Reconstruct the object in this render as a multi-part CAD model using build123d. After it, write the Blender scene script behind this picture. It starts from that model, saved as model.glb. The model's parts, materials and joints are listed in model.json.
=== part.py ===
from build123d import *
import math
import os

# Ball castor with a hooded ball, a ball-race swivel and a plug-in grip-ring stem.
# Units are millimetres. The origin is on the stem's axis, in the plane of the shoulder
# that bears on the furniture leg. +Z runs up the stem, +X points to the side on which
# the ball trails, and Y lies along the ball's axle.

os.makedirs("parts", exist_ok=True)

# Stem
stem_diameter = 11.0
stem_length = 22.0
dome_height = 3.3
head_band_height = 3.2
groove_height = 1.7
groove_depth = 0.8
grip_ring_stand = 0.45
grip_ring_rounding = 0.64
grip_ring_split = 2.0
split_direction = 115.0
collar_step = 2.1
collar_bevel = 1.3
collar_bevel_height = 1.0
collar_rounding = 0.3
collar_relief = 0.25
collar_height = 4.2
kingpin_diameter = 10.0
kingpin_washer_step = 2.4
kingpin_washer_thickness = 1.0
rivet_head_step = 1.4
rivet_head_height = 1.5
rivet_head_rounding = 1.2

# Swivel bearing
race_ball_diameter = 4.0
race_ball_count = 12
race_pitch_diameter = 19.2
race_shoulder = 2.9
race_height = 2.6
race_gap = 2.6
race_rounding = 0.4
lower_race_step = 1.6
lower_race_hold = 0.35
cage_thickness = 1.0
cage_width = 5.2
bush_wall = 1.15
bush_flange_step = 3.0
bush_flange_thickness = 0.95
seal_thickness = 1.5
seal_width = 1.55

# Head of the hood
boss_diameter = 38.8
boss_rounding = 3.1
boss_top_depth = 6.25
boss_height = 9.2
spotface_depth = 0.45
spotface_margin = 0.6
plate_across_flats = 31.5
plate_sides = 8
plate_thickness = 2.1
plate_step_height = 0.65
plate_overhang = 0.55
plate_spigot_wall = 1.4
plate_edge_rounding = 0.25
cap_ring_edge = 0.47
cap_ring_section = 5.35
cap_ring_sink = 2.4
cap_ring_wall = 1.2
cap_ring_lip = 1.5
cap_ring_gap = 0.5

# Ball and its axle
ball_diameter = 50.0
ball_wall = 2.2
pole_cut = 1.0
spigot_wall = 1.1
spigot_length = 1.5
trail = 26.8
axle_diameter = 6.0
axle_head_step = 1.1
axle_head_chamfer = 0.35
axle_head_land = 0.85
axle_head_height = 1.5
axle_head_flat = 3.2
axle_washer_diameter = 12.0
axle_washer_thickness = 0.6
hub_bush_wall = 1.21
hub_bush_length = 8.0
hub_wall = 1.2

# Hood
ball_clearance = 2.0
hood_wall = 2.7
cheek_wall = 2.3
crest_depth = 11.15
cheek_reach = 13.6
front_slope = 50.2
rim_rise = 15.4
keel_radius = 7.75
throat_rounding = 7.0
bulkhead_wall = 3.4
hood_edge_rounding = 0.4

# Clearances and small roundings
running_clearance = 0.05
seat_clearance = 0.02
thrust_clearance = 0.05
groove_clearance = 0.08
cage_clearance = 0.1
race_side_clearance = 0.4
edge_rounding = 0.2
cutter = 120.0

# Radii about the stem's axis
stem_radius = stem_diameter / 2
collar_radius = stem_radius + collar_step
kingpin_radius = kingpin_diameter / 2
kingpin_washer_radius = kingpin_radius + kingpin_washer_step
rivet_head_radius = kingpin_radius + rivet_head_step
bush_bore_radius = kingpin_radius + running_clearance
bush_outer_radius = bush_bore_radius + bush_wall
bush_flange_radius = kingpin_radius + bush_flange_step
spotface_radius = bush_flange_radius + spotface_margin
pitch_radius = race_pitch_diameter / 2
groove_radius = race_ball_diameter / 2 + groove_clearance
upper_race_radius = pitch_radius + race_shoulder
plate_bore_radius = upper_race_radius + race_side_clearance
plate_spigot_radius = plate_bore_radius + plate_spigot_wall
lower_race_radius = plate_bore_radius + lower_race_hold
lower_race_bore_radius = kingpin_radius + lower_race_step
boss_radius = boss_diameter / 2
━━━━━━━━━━
• SET EXERCISE
Make an exact copy of every line in the data.

• SOLVED PROBLEM
Reconstruct the object in this render as a multi-part CAD model using build123d. After it, write the Blender scene script behind this picture. It starts from that model, saved as model.glb. The model's parts, materials and joints are listed in model.json.
=== part.py ===
from build123d import *
import math
import os

# Ball castor with a hooded ball, a ball-race swivel and a plug-in grip-ring stem.
# Units are millimetres. The origin is on the stem's axis, in the plane of the shoulder
# that bears on the furniture leg. +Z runs up the stem, +X points to the side on which
# the ball trails, and Y lies along the ball's axle.

os.makedirs("parts", exist_ok=True)

# Stem
stem_diameter = 11.0
stem_length = 22.0
dome_height = 3.3
head_band_height = 3.2
groove_height = 1.7
groove_depth = 0.8
grip_ring_stand = 0.45
grip_ring_rounding = 0.64
grip_ring_split = 2.0
split_direction = 115.0
collar_step = 2.1
collar_bevel = 1.3
collar_bevel_height = 1.0
collar_rounding = 0.3
collar_relief = 0.25
collar_height = 4.2
kingpin_diameter = 10.0
kingpin_washer_step = 2.4
kingpin_washer_thickness = 1.0
rivet_head_step = 1.4
rivet_head_height = 1.5
rivet_head_rounding = 1.2

# Swivel bearing
race_ball_diameter = 4.0
race_ball_count = 12
race_pitch_diameter = 19.2
race_shoulder = 2.9
race_height = 2.6
race_gap = 2.6
race_rounding = 0.4
lower_race_step = 1.6
lower_race_hold = 0.35
cage_thickness = 1.0
cage_width = 5.2
bush_wall = 1.15
bush_flange_step = 3.0
bush_flange_thickness = 0.95
seal_thickness = 1.5
seal_width = 1.55

# Head of the hood
boss_diameter = 38.8
boss_rounding = 3.1
boss_top_depth = 6.25
boss_height = 9.2
spotface_depth = 0.45
spotface_margin = 0.6
plate_across_flats = 31.5
plate_sides = 8
plate_thickness = 2.1
plate_step_height = 0.65
plate_overhang = 0.55
plate_spigot_wall = 1.4
plate_edge_rounding = 0.25
cap_ring_edge = 0.47
cap_ring_section = 5.35
cap_ring_sink = 2.4
cap_ring_wall = 1.2
cap_ring_lip = 1.5
cap_ring_gap = 0.5

# Ball and its axle
ball_diameter = 50.0
ball_wall = 2.2
pole_cut = 1.0
spigot_wall = 1.1
spigot_length = 1.5
trail = 26.8
axle_diameter = 6.0
axle_head_step = 1.1
axle_head_chamfer = 0.35
axle_head_land = 0.85
axle_head_height = 1.5
axle_head_flat = 3.2
axle_washer_diameter = 12.0
axle_washer_thickness = 0.6
hub_bush_wall = 1.21
hub_bush_length = 8.0
hub_wall = 1.2

# Hood
ball_clearance = 2.0
hood_wall = 2.7
cheek_wall = 2.3
crest_depth = 11.15
cheek_reach = 13.6
front_slope = 50.2
rim_rise = 15.4
keel_radius = 7.75
throat_rounding = 7.0
bulkhead_wall = 3.4
hood_edge_rounding = 0.4

# Clearances and small roundings
running_clearance = 0.05
seat_clearance = 0.02
thrust_clearance = 0.05
groove_clearance = 0.08
cage_clearance = 0.1
race_side_clearance = 0.4
edge_rounding = 0.2
cutter = 120.0

# Radii about the stem's axis
stem_radius = stem_diameter / 2
collar_radius = stem_radius + collar_step
kingpin_radius = kingpin_diameter / 2
kingpin_washer_radius = kingpin_radius + kingpin_washer_step
rivet_head_radius = kingpin_radius + rivet_head_step
bush_bore_radius = kingpin_radius + running_clearance
bush_outer_radius = bush_bore_radius + bush_wall
bush_flange_radius = kingpin_radius + bush_flange_step
spotface_radius = bush_flange_radius + spotface_margin
pitch_radius = race_pitch_diameter / 2
groove_radius = race_ball_diameter / 2 + groove_clearance
upper_race_radius = pitch_radius + race_shoulder
plate_bore_radius = upper_race_radius + race_side_clearance
plate_spigot_radius = plate_bore_radius + plate_spigot_wall
lower_race_radius = plate_bore_radius + lower_race_hold
lower_race_bore_radius = kingpin_radius + lower_race_step
boss_radius = boss_diameter / 2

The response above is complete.